‘Musical Maxisms’ Column: Vinyl isn’t only for hipsters anymore

Max Rosenbaum

Max Rosenbaum

In the midst of the digital age, my generation has spearheaded an unexpected movement — the resurgence of vinyl records in mainstream American culture. While CDs and even digital sales, such as iTunes, are on the rapid decline, record sales are higher than they have been in decades. Why?

From an outsider’s perspective, it doesn’t make much sense to revive vinyl. Records are not easily transportable since both the disks and the players are massive. It’s expensive to buy new records, especially considering a Spotify membership is only about $10 a month, or $4.99 for students, for unlimited music.

People claim that the sound quality of vinyl is superior to that of digital music, which can be true. However, the kind of person who usually totes that assertion tends to be the pseudo-intellectual hipster type who plays their records on a low grade, shoebox Crosley record player.

What draws me to prefer listening to vinyl is the opposite. I love the imperfection of it. I adore the crackles that you hear before the first song plays. I live for the microsecond scratches in between songs, the slightly higher pitch of the tunes. Sometimes, I feel like that’s the way the music was supposed to be heard. If that makes me a hipster, fine.

Nowadays, it seems like fewer and fewer people physically own their music. With the influx of streaming services such as Spotify, Pandora and SoundCloud, the need to own music seems like a thing of the past. That’s another component that adds to the novelty of records. In comparison to simply clicking a “+” button to add a song to your library, purchasing and playing vinyl is an experience.

The experience begins at the record store. There’s something ridiculously satisfying in browsing through records at a record shop. I usually don’t go into the store with preconceived ideas of which records I want to buy, but I enter with the mindset that I could walk out with anything. You could spend hours sifting through stacks of vinyl. Moreover, unlike when you browse music on Spotify, album artwork plays a major role. You get to see, in a massive display, cover art that too often gets overlooked today.

When you get home from the store, the experience continues in full force. After gently uncovering the record from its protective sleeve, you place it on the turntable and place the needle at its initial groove. Next, you wait with anticipation for the first track to begin.

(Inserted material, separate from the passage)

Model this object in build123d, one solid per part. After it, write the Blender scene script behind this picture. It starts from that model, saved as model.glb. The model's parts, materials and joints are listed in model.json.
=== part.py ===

That’s another area of the vinyl experience that make records so special — they force you to listen to albums in their entirety. I’m culpable of it too, but with the rise of iTunes came the ability only to purchase one or two tracks off of an album. I got my first iPod as a hand-me-down from my mom on my 10th birthday. I was granted a limited allowance for music purchasing. Why would the 11-year-old version of myself blow my numbered budget on an entire Akon album when all I wanted was to hear “Smack That?” I wouldn’t. I would pay 99 cents to download the singular track. As a younger music-listener, I neglected too many good songs artists had because I was too busy solely purchasing the hits off of the records. It’s a bit of a pain to skip around songs when listening to a vinyl record, so it’s easier to listen to the record in succession, the way the artists intended for you to hear it.

We’re in an era where people are looking to the past for inspiration: Overalls are hip again, Fujifilm mass produces Polaroid cameras, we continue to remake the same movies. So it makes sense that record sales are increasing. Maybe it’s just me, but I feel like my generation has little identity of our own. Instead, we seem to steal the key trends from other generations. There isn’t anything necessarily wrong with that, but what is Generation-Y going to be remembered for years down the line? If we continue to idly retrace the same lines we drew years ago, will we stay at a cultural standstill?